### PROBLEM TO WORK ON
Please quote the material exactly, every line of it.

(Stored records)
_ _ _ _

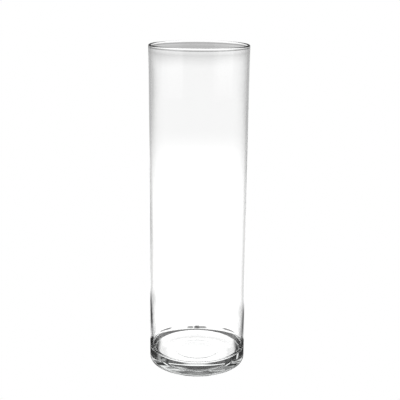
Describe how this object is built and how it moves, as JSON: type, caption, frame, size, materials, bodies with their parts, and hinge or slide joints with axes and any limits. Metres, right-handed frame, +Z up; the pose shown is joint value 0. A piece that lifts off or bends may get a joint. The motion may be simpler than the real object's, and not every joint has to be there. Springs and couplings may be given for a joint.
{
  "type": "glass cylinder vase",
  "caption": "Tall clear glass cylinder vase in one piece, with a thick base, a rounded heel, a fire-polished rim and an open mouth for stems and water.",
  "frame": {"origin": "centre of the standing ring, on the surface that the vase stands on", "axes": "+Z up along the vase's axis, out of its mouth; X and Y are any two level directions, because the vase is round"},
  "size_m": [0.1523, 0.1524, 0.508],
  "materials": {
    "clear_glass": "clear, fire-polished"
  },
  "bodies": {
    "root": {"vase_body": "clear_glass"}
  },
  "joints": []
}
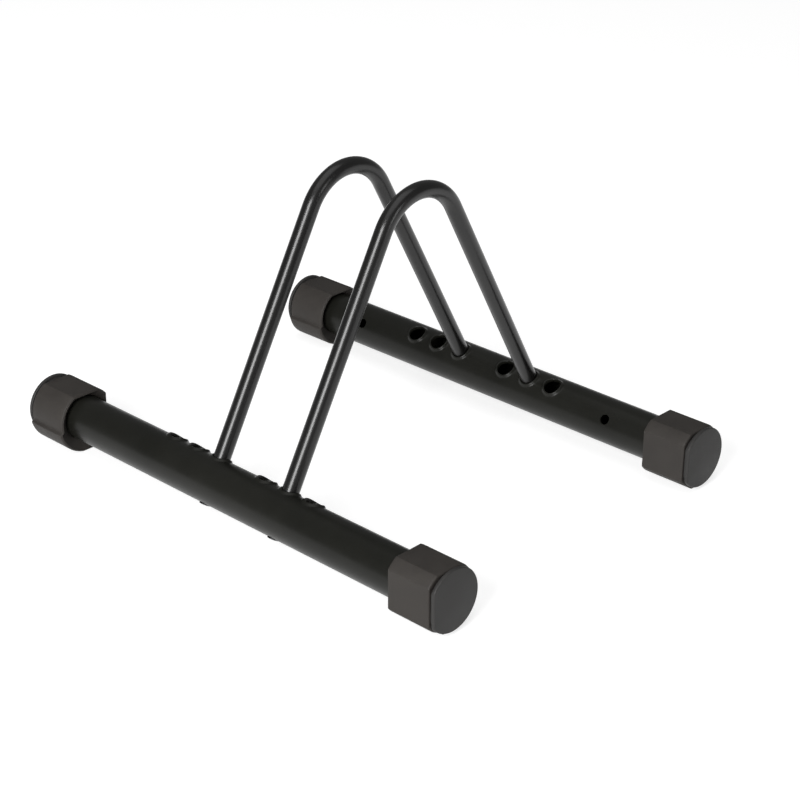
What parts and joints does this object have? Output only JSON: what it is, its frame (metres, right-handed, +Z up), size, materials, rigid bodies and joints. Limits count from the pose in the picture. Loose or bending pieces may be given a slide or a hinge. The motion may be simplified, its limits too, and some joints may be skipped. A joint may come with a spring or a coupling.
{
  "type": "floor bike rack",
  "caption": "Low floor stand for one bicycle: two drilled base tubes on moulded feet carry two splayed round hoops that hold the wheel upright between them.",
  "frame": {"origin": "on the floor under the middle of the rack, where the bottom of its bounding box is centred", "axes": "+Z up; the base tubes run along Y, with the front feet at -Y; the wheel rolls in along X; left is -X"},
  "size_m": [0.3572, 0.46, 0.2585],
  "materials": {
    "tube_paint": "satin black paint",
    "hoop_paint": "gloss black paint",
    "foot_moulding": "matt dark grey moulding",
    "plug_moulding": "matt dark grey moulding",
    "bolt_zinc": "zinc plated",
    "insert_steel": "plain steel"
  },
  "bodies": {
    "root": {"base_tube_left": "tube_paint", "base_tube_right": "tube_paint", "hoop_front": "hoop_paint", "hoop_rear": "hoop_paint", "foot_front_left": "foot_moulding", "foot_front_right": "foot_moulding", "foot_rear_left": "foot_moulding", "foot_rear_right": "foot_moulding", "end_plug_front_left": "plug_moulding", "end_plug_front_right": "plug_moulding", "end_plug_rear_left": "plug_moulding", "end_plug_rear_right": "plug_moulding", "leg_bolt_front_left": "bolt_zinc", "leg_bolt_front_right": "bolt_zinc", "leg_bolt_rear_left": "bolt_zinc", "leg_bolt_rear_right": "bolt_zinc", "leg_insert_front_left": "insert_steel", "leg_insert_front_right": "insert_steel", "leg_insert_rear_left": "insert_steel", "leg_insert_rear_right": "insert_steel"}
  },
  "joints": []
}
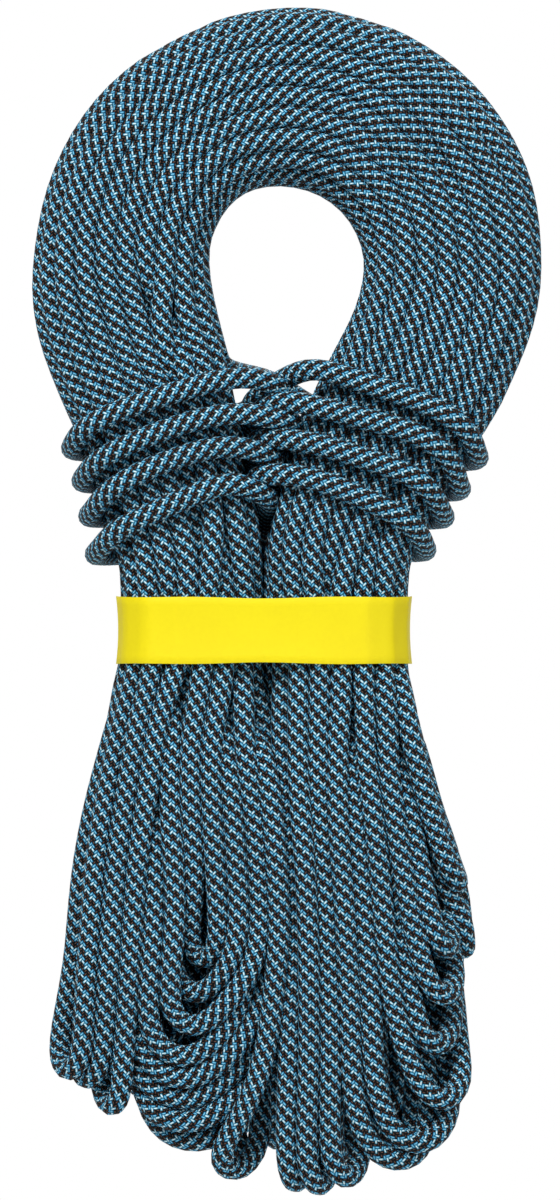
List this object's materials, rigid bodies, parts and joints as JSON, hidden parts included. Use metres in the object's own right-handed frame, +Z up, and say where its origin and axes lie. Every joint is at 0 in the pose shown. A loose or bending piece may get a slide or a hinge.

_ _ _ _

### REPLY TO THE EXERCISE
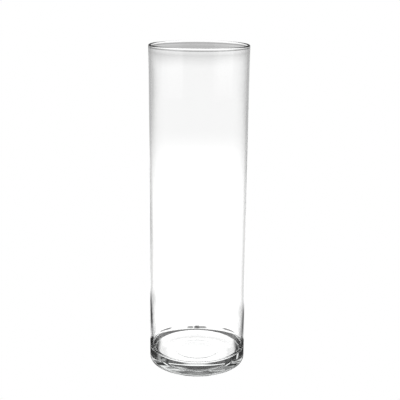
Describe how this object is built and how it moves, as JSON: type, caption, frame, size, materials, bodies with their parts, and hinge or slide joints with axes and any limits. Metres, right-handed frame, +Z up; the pose shown is joint value 0. A piece that lifts off or bends may get a joint. The motion may be simpler than the real object's, and not every joint has to be there. Springs and couplings may be given for a joint.
{
  "type": "glass cylinder vase",
  "caption": "Tall clear glass cylinder vase in one piece, with a thick base, a rounded heel, a fire-polished rim and an open mouth for stems and water.",
  "frame": {"origin": "centre of the standing ring, on the surface that the vase stands on", "axes": "+Z up along the vase's axis, out of its mouth; X and Y are any two level directions, because the vase is round"},
  "size_m": [0.1523, 0.1524, 0.508],
  "materials": {
    "clear_glass": "clear, fire-polished"
  },
  "bodies": {
    "root": {"vase_body": "clear_glass"}
  },
  "joints": []
}
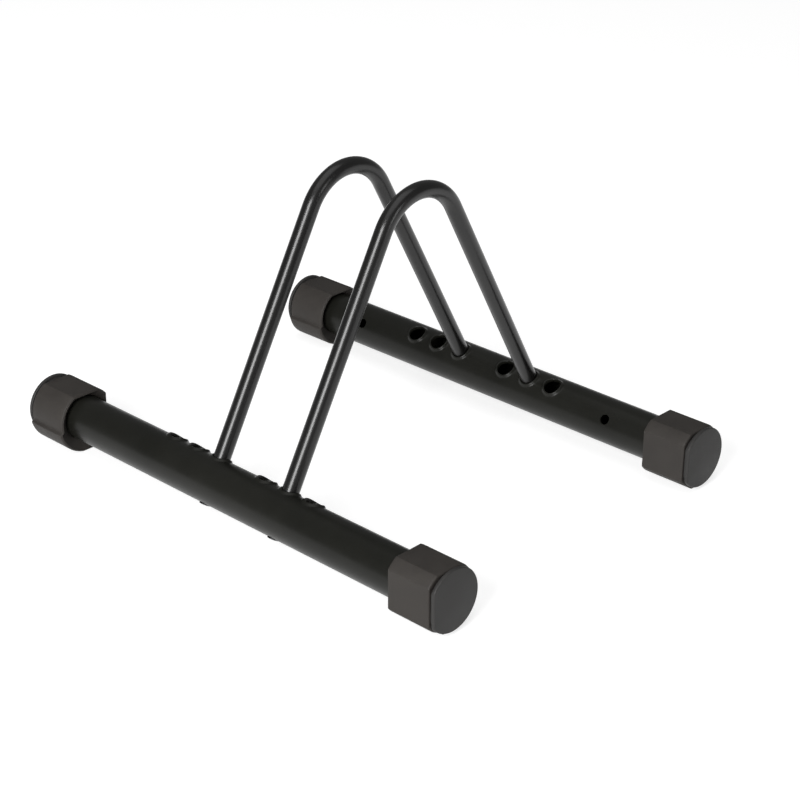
What parts and joints does this object have? Output only JSON: what it is, its frame (metres, right-handed, +Z up), size, materials, rigid bodies and joints. Limits count from the pose in the picture. Loose or bending pieces may be given a slide or a hinge. The motion may be simplified, its limits too, and some joints may be skipped. A joint may come with a spring or a coupling.
{
  "type": "floor bike rack",
  "caption": "Low floor stand for one bicycle: two drilled base tubes on moulded feet carry two splayed round hoops that hold the wheel upright between them.",
  "frame": {"origin": "on the floor under the middle of the rack, where the bottom of its bounding box is centred", "axes": "+Z up; the base tubes run along Y, with the front feet at -Y; the wheel rolls in along X; left is -X"},
  "size_m": [0.3572, 0.46, 0.2585],
  "materials": {
    "tube_paint": "satin black paint",
    "hoop_paint": "gloss black paint",
    "foot_moulding": "matt dark grey moulding",
    "plug_moulding": "matt dark grey moulding",
    "bolt_zinc": "zinc plated",
    "insert_steel": "plain steel"
  },
  "bodies": {
    "root": {"base_tube_left": "tube_paint", "base_tube_right": "tube_paint", "hoop_front": "hoop_paint", "hoop_rear": "hoop_paint", "foot_front_left": "foot_moulding", "foot_front_right": "foot_moulding", "foot_rear_left": "foot_moulding", "foot_rear_right": "foot_moulding", "end_plug_front_left": "plug_moulding", "end_plug_front_right": "plug_moulding", "end_plug_rear_left": "plug_moulding", "end_plug_rear_right": "plug_moulding", "leg_bolt_front_left": "bolt_zinc", "leg_bolt_front_right": "bolt_zinc", "leg_bolt_rear_left": "bolt_zinc", "leg_bolt_rear_right": "bolt_zinc", "leg_insert_front_left": "insert_steel", "leg_insert_front_right": "insert_steel", "leg_insert_rear_left": "insert_steel", "leg_insert_rear_right": "insert_steel"}
  },
  "joints": []
}
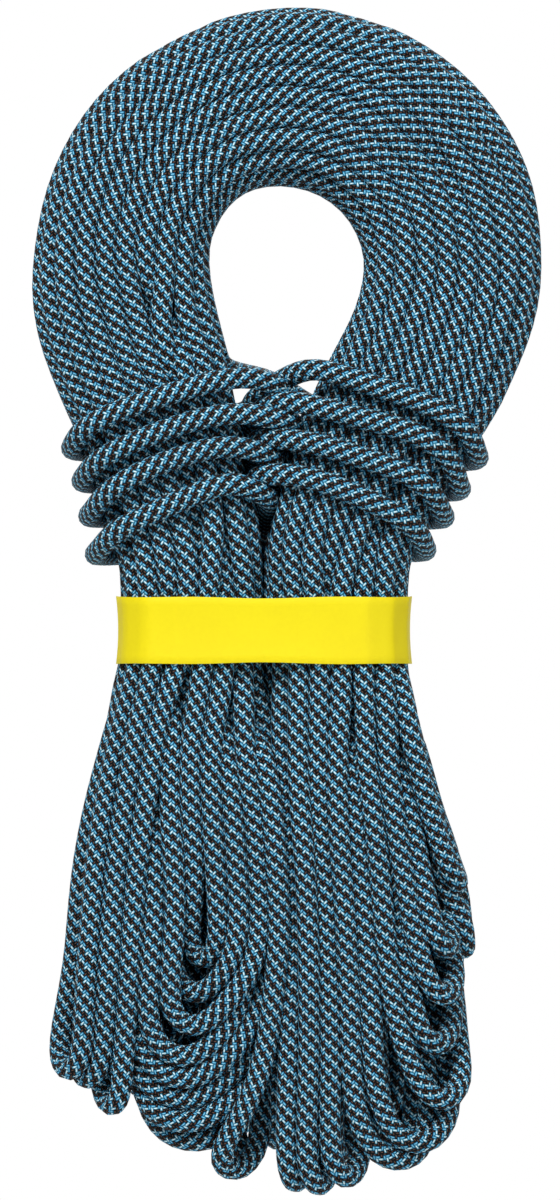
List this object's materials, rigid bodies, parts and joints as JSON, hidden parts included. Use metres in the object's own right-handed frame, +Z up, and say where its origin and axes lie. Every joint is at 0 in the pose shown. A loose or bending piece may get a slide or a hinge.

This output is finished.